Song Meaning
This isn't a recipe for food, but a chilling culinary metaphor for the creation of a suppressed people. The opening lines immediately establish a violent, historical process: "rape a people / simmer for centuries." This sets a tone of deep, generational trauma, where suffering is not a fleeting event but a slow, deliberate cooking. The "voice of drum" and "rhythm thirst" suggest a stolen or stifled cultural identity, a core element being "foiled" and "stifled again."
The lyrics then detail the ingredients of this oppressive concoction. "Pinch of pain / to rain of rage" speaks to the deliberate infusion of suffering that fuels a simmering anger. The "strains of blood" mixed "over slow fire" implies the forced mingling of diverse peoples, their very essence being cooked down until "energy burst / with rhythm thirst." This hints at an inevitable, explosive release born from prolonged subjugation.
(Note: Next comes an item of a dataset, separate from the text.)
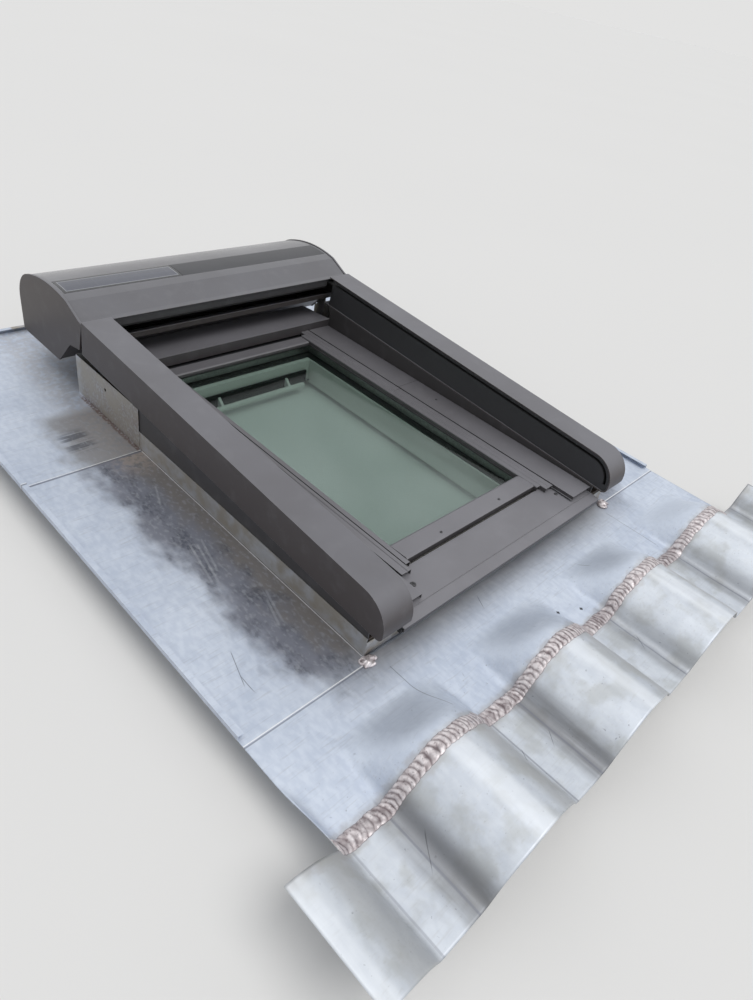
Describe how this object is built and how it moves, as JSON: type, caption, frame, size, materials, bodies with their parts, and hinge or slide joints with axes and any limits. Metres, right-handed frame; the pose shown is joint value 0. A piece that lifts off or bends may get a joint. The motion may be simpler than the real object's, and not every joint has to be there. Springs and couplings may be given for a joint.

The latter half shifts to the physical construction of the means of expression and resistance. "Cut bamboo and cure / whip well like hell" could reference the creation of instruments or tools, prepared with intense force. The "sound from dustbin" and "pound handful biscuit tin" suggest resourcefulness, finding rhythm and voice from discarded materials, a testament to resilience. This makeshift music is then "cover[ed] down in shanty town," left to ferment in marginalized communities.
The final lines, "when ready will explode," deliver a powerful, ominous conclusion. The entire process, from historical violation to the creation of a new, potent cultural force from hardship, is building towards an inevitable eruption. It's a potent depiction of how oppression, when prolonged and layered with pain and stolen identity, can forge an unstoppable, explosive resistance.